Employer’s representative provided credible testimony that all Material Safety Data Sheets were available on line so Employer should have known of the violative condition. The Material Safety Data Sheet also establishes that there was a substantial probability that serious injury could result from contact with the eyes.

Employer argued that if proper eye protection had been used serious injury would not have been likely. However, in this case it was foreseeable that during routine operations and in emergencies the product could come into contact with the eyes of an employee such as Buckett, who had not been trained or required to use the appropriate protective equipment. All elements of Labor Code section 6432 have been established. A review of the proposed civil penalty finds it reasonable and consistent with the Director’s regulations.


Docket No. 99-R4D3-912

Item 1

The Board affirms the ALJ’s decision finding a regulatory violation of section 3203(b)(2) and assessing a civil penalty of $375.

Item 3

The Board affirms the ALJ’s decision finding a general violation of section 3382(a).

Docket No. 99-R4D3-913

The Board affirms the ALJ’s decision finding a serious violation of section 5162(a) and assessing a civil penalty of $1,405.

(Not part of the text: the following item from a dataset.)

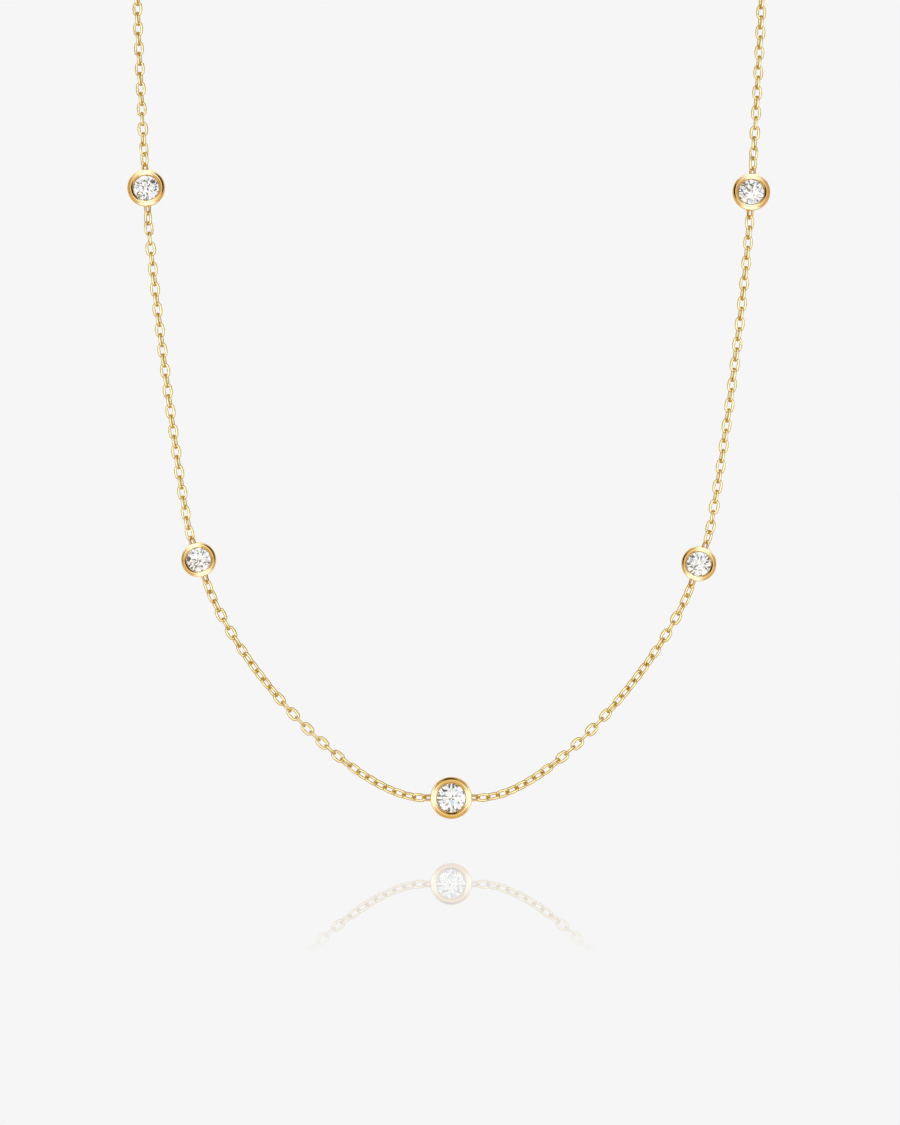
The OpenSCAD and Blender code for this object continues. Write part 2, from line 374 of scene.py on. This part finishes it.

FILED ON: December 10, 2001

1 Unless otherwise specified all references are to sections of Title 8, California Code of Regulations.
2 Section 390(a) of the Board’s regulations requires that a petition for reconsideration be filed within 30 days of service of the ALJ’s decision. Section 348(c) allows for an extension of the 30-day deadline when the decision is served to the parties by mail. The extension period is 10 days if the decision is mailed to an address outside of California. In this case the decision was mailed to Employer’s representative in Minnesota, therefore the deadline for filing a petition for reconsideration was June 12 (because the 40th day after the decision was served was actually June 11, which was a Sunday).
3 Exhibit 9, which was introduced by the Division, was a copy of a warning label from a container of Mr. Muscle.